You can pursue your original sorting approach with a slight modification:

if (arr[i] === arr[i + 1] || arr[i] === arr[i - 1])

That is, check if the previous or the next element in the sorted array is equal to the current element for it to qualify as a duplicate.

The following solution acplishes this with filter and reduce:

function duplicate(array) {
  return array
          .sort((a, b) => a - b)
          .filter((a, i, arr) => (arr[i] === arr[i + 1] || arr[i] === arr[i - 1]))
          .reduce((a, b) => a + b, 0);
}

console.log(duplicate([1, 1, 2, 3, 3]));
console.log(duplicate([1, 2, 1, 2, 3, 3]));

Array.reduce() and Array.lastIndexOf() will simply solve your problem.

function sum(arr)
{
    return arr.reduce(function(sum, item){
        return arr.lastIndexOf(item)!==arr.indexOf(item) ? sum+=item : sum;
    },0)
}

console.log(sum([1,1,2,3,3]));
console.log(sum([1,2,3,4]));
console.log(sum([1,2,2,3,4]));
console.log(sum([1,1,2,2,3,3,4,4]));

Though I don't know much about JavaScript, If I were you, I would have simply kept a temporary array, which copies all the duplicate variables and then use that array for sum. Also, if you want to add the particular number as many times as it appears, I will suggest creating a table like the one in sparse matrices and then referring to it during addition. This logic, though not space efficient, is very easy to implement.
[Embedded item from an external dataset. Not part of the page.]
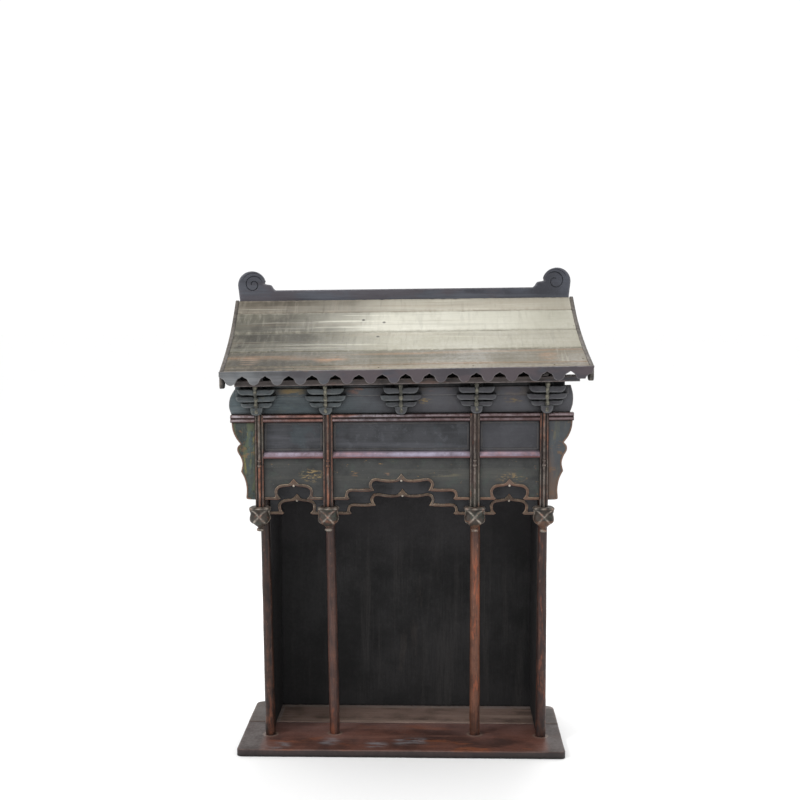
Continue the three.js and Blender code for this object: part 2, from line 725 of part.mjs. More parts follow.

Here is an approach with a single Array.reduce and nothing else. No Array.indexOf or Array.lastIndexOf. Although it might not be as concise it does not traverse the array looking for indexes multiple times nor does any Array.filter:

const sumDubs = arr => arr.reduce((r,c) => {
  if(r[c]) { 
    r[c] += 1
    r.sum += r[c] > 2 ? (r[c]*c) - ((r[c]-1)*c) : r[c]*c
  } else r[c] = 1
  return r
}, { sum: 0 }).sum

console.log(sumDubs([1, 1, 2, 3, 3]))                       // 8
console.log(sumDubs([1, 2, 1, 2, 2, 3, 3]))                 // 14
console.log(sumDubs([1, 2, 1, 2, 2, 3, 3, 3, 1, 2, 4, 4]))  // 28

The idea is to keep track of the on-going sum via a property in the accumulator of the Array.reduce and simply keep calculating the sum based on which number is duplicated and more importantly how many times.